Este año seguiré echando pestes de las cosas que me disgustan. Porque una de las obligaciones básicas del periodista consiste en denunciar a los abusones, cantamañanas, hipócritas, tontos y demás sinvergüenzas, valga la redundancia. Y no sólo a quienes ostentan el poder (sobre todo si lo detentan) sino también a aquellos que aspiran a gobernar sin méritos ni miramientos.
Durante casi cuatro décadas de ejercicio profesional en Radiotelevisión Española y diversos medios escritos (ahora estoy jubilado) he trabajado en el País Vasco, La Rioja, Baleares y Salamanca. He viajado por diversos países de tres continentes. He pisado lugares de difícil acceso para el común de los mortales. He contado noticias de política y políticos, indagado crímenes, entrevistado a científicos, artistas y personajes de los más diversos oficios y dedicaciones. Pero nunca he cubierto un turno de noche.
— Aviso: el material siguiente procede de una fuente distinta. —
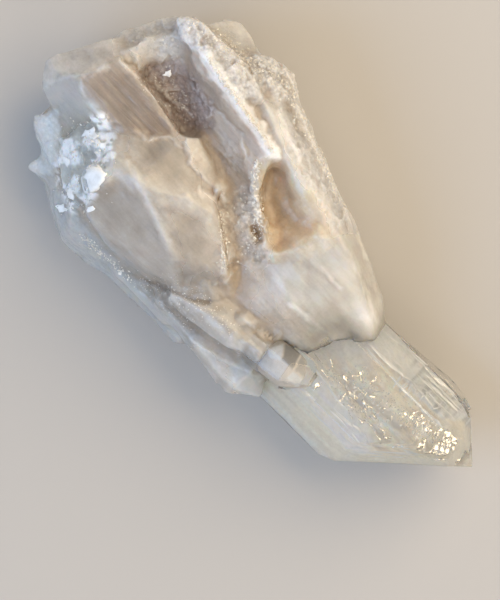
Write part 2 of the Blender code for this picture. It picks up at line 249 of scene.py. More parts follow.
# name: tint, frost, grit, clearness, growth lines, roundness, outline on the sheet
REGIONS = {
    "flank": ("rose", 0.5, 0.3, 0.3, 0.35, 1.0, [
        (60, 66), (67, 64), (72, 75.5), (84, 86), (80, 90), (70, 84), (60, 78), (55, 74)]),
    "shoulder": ("pale", 0.3, 0.05, 0.4, 0.3, 1.0, [
        (66, 63), (75, 61), (85, 58.5), (90, 56), (94, 67), (97.5, 81), (94, 87), (84, 86), (72, 76)]),
    # the shoulder's bright zone is a painted highlight
    "painted shoulder highlight": ("cream", 0.2, 0.1, 0.2, 0, 0.8, [
        (86, 78), (94, 76), (97, 82), (94, 88), (88, 88), (84, 84)]),
    "thumb left": ("greige", 0.3, 0.03, 0.35, 0.1, 1.0, [
        (23, 49), (28, 45), (36, 48), (40, 57), (43, 68), (40, 72), (32, 67), (25, 59)]),
    "thumb right": ("greige", 0.5, 0.2, 0.4, 0.3, 1.0, [
        (42, 52), (48, 54), (53, 62), (55, 72), (46, 74), (43, 66), (40.5, 57)]),
    "thumb lobe": ("greige", 0.35, 0.05, 0.5, 0.1, 1.0, [
        (35, 36), (41, 35), (46, 38), (49, 46), (44, 47), (38, 43)]),
    "thumb crest": ("slate", 0.4, 0.05, 0.4, 0, 1.0, [
        (27, 41), (31, 40), (38, 44.5), (47, 48), (55, 52), (55.5, 60), (51, 54), (46, 51), (36, 48)]),
    "thumb ridge": ("slate", 0.35, 0.05, 0.4, 0, 1.0, [
        (35.5, 46.5), (38, 47), (41.5, 56), (44, 66), (41.5, 66), (38.5, 57)]),
    "block": ("fawn", 0.3, 0.1, 0.5, 1.0, 0.15, [
        (20, 20), (24, 18), (30, 15), (34, 18), (40, 26), (45, 33), (38, 35), (30, 32.5), (25, 29.5)]),
    "block rim": ("slate", 0.35, 0.2, 0.25, 0.2, 0.4, [
        (10, 22), (11, 14), (14, 12.5), (29, 9), (30.5, 15), (24, 18), (15.5, 19)]),
    "block face": ("steel", 0.15, 0.1, 0.7, 0.1, 0.2, [
        (10, 22.5), (15.5, 19), (20, 19.5), (21, 24), (25, 29.5), (20, 36), (16, 35), (13, 27)]),
    "frosted end": ("grey", 0.8, 0.6, 0.2, 0, 0.5, [
        (29, 9), (38, 4.5), (46, 3.5), (46, 10), (45.5, 16.5), (37, 17), (32, 17.5), (30, 14)]),
    "plate": ("tan", 0.5, 0.2, 0.4, 0.7, 0.3, [
        (46, 12), (52, 15), (60, 27), (68, 38.5), (66, 41), (64, 50.5), (58, 49), (52, 40), (49, 28)]),
    "plate low": ("tan", 0.6, 0.5, 0.4, 0.8, 0.3, [
        (50, 33), (55, 36), (60.5, 38), (63.5, 50), (59, 50), (54, 44), (50, 38)]),
    "pocket": ("smoke", 0.5, 0.8, 0.3, 0.2, 0.3, [
        (33, 17.5), (36, 16), (44, 15.5), (49.5, 19), (54, 27), (52.5, 32.5), (48.5, 35.5), (44, 33),
        (40, 26)]),
    "ridge": ("crust", 0.9, 0.8, 0.1, 0, 0.2, [
        (44, 4), (51, 5.5), (60, 14), (65.5, 22), (66, 25.5), (60, 25.5), (52, 14.5), (46, 11.5)]),
    "north block": ("cream", 0.7, 0.3, 0.3, 0, 0.5, [
        (51.5, 6), (56, 4.5), (60.5, 5), (65, 12.5), (60, 13.5), (57, 12.5)]),
    "crest": ("crust", 0.9, 0.9, 0.1, 0, 0.1, [
        (62, 13.5), (69, 14.5), (75, 21), (76, 27), (70, 26), (65, 22)]),
    "fin": ("crust", 0.8, 0.6, 0.2, 0, 0.4, [
        (65.5, 24.5), (76, 26), (81, 38), (88, 52), (90, 58), (84, 58.5), (78, 52), (72, 43), (68, 33)]),
    "fin inside": ("pale", 0.2, 0.05, 0.4, 0, 0.9, [
        (66, 26), (69.5, 27), (71.5, 37), (76, 46), (82, 56), (77, 51), (72, 43), (68, 34)]),
    "groove": ("honey", 0.4, 0.2, 0.4, 0, 0.9, [
        (65.5, 41), (70, 41), (75, 47), (81, 57), (78, 60), (70, 64), (66.5, 62)]),
    "groove heart": ("ochre", 0.4, 0.4, 0.3, 0, 0.6, [
        (66, 42), (68.5, 42), (72, 52), (73, 60), (69, 63), (67, 61)]),
    "ragged": ("milk", 0.7, 0.8, 0.2, 0, 0.2, [
        (56, 48), (64.5, 46), (66, 54), (67.5, 61), (66, 65.5), (60, 66), (57, 58)]),
    "valley": ("fawn", 0.5, 0.4, 0.3, 0.2, 0.8, [
        (52, 48), (57, 48), (59, 60), (62, 68), (60, 76), (56.5, 76), (56, 66), (54.5, 54)]),
    "ochre": ("amber", 0.4, 0.2, 0.4, 0, 0.8, [
        (57, 67.5), (61, 67), (63, 71), (61, 75.5), (57.5, 75)]),
    "chipped": ("greige", 0.5, 0.3, 0.3, 0, 0.6, [
        (45, 33.5), (50.5, 34), (52, 40), (57, 47.5), (54.5, 48.8), (51, 44), (47, 41)]),
    "flakes": ("drift", 0.6, 0.35, 0.3, 0, 0, [
        (15, 34), (20, 31), (26, 29.5), (28, 35), (28, 44), (22, 50), (18, 52), (15, 46)]),
    "teeth": ("ice", 0.3, 0.5, 0.3, 0, 0, [
        (5, 41), (8, 28), (14, 28), (16, 34), (14, 42), (9, 45)]),
    "left wall": ("ice", 0.35, 0.4, 0.6, 0, 0.4, [
        (9, 44), (14, 43), (18, 50), (22, 56), (33, 68), (33, 71), (26, 70), (14, 62), (12, 52)]),
    "grit flank": ("mauve", 0.5, 0.6, 0.3, 0.4, 0.6, [
        (32, 68), (38, 70.5), (50, 76.5), (55, 80), (58, 86), (48, 83), (40, 77)]),
    "rider": ("slate", 0.2, 0.05, 0.4, 0.3, 1.0, [
        (46, 74), (52, 71), (64, 81.5), (76, 87), (80, 94), (76, 98), (69, 98), (60, 90), (50, 82)]),
    "lump": ("slate", 0.4, 0.2, 0.3, 0, 1.0, [
        (31, 12), (33, 11), (36, 12.5), (37, 16), (34, 17.5), (31.5, 15.5)]),
    "groove dark": ("umber", 0.4, 0.3, 0.3, 0, 0.8, [(68, 50), (72, 50), (73, 56), (69.5, 58), (67.5, 54)]),
    "hole": ("umber", 0.3, 0.6, 0.4, 0, 0.3, [(61.8, 57), (64.6, 55.5), (66, 58.7), (64.2, 62)]),
    "left tip": ("ice", 0.1, 0.05, 0.4, 0, 0, [(57, 92), (61, 90), (66, 94), (67, 100), (60, 98.5)]),
    "blade": ("ice", 0.3, 0.2, 0.6, 0.1, 0.2, [
        (27, 68), (33, 69), (48, 85), (44, 88), (38, 84), (29, 76)]),
}
print("regions:", len(REGIONS), "tints:", len(PALETTE))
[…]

Duermo poco, eso sí, y con cierta frecuencia oigo la radio de madrugada. No voy a mencionar emisoras ni cadenas porque lo que voy a decir a continuación vale para cualquiera de ellas. A esas horas la radio se convierte en un muestrario de voces que cuentan hechos generosos hasta la heroicidad; no precisamente en las selvas amazónicas o territorios yihaddistas sino en el ámbito de los hogares donde se sufre una enfermedad grave, una pérdida familiar o la angustia de la soledad forzosa. En las llamadas telefónicas y los mensajes digitales brotan personajes sacrificados, generosos y entusiastas; trabajadores de las mil actividades que la sociedad exige a una minoría mientras la mayoría duerme.
Poque también constituye una función importante de los medios de comunicación poner de relieve lo que vale la pena, destacar los merecimientos y dar voz a las personas buenas. Tal vez suene exagerado, pero los programas nocturnos me devuelven la fe en la humanidad.